Data lines =
::::::::

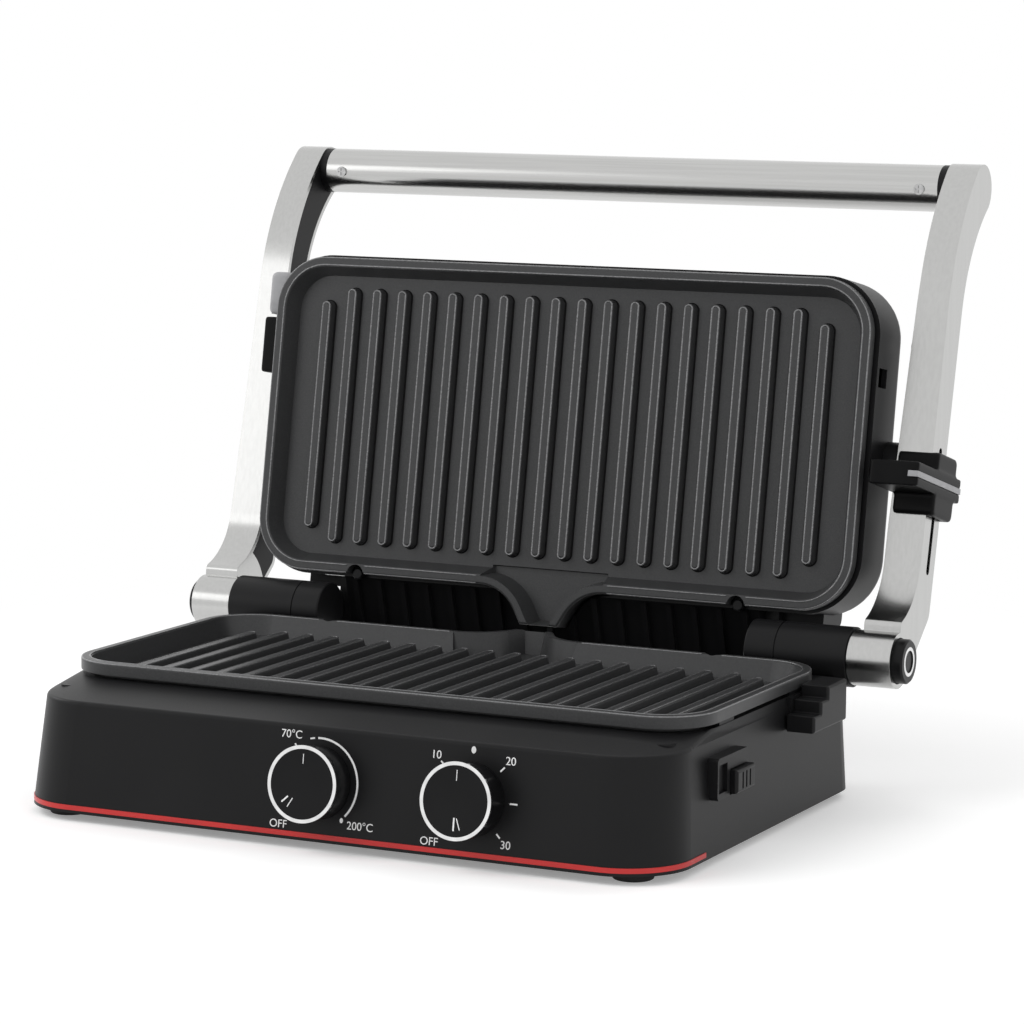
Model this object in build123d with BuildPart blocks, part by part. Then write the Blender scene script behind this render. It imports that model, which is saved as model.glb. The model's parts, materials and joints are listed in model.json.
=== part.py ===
from build123d import *
from math import atan2, cos, degrees, radians, sin, tan
import os

os.makedirs("parts", exist_ok=True)

# Grill plates, the same casting above and below
plate_length = 316.0
plate_width = 156.0
plate_corner = 26.0
plate_gap = 0.6
rim_width = 4.0
rim_height = 5.6
rim_round = 1.2
cavity_depth = 9.5
cavity_slope = 23.0
lip_depth = 0.9
lip_slope = 50.0
floor_thickness = 3.0
pan_inset = 5.5
rib_count = 20
rib_side_margin = 25.0
rib_width = 6.6
rib_height = 4.2
rib_draft = 12.0
rib_round = 1.6
rib_end_margin = 14.4
end_rib_margin = 21.1
spout_reach = 17.7
spout_tip_half = 10.0
spout_bend_radius = 22.0
spout_turn = 60.0
spout_floor_depth = 11.6
spout_wall = 2.4
spout_slope = 12.0
notch_from_end = 56.5
notch_radius = 4.5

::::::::

Task to complete = Make an exact copy of all the data.

Result of the exercise =
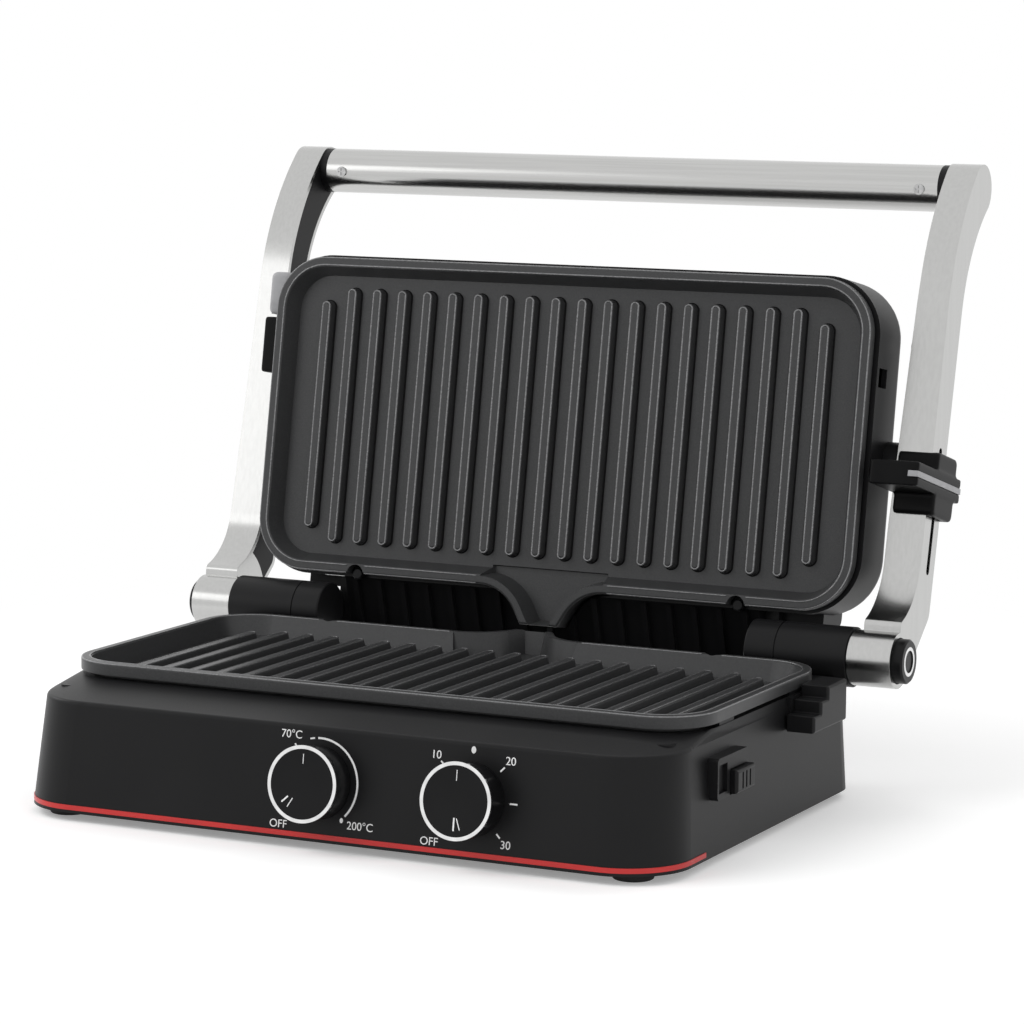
Model this object in build123d with BuildPart blocks, part by part. Then write the Blender scene script behind this render. It imports that model, which is saved as model.glb. The model's parts, materials and joints are listed in model.json.
=== part.py ===
from build123d import *
from math import atan2, cos, degrees, radians, sin, tan
import os

os.makedirs("parts", exist_ok=True)

# Grill plates, the same casting above and below
plate_length = 316.0
plate_width = 156.0
plate_corner = 26.0
plate_gap = 0.6
rim_width = 4.0
rim_height = 5.6
rim_round = 1.2
cavity_depth = 9.5
cavity_slope = 23.0
lip_depth = 0.9
lip_slope = 50.0
floor_thickness = 3.0
pan_inset = 5.5
rib_count = 20
rib_side_margin = 25.0
rib_width = 6.6
rib_height = 4.2
rib_draft = 12.0
rib_round = 1.6
rib_end_margin = 14.4
end_rib_margin = 21.1
spout_reach = 17.7
spout_tip_half = 10.0
spout_bend_radius = 22.0
spout_turn = 60.0
spout_floor_depth = 11.6
spout_wall = 2.4
spout_slope = 12.0
notch_from_end = 56.5
notch_radius = 4.5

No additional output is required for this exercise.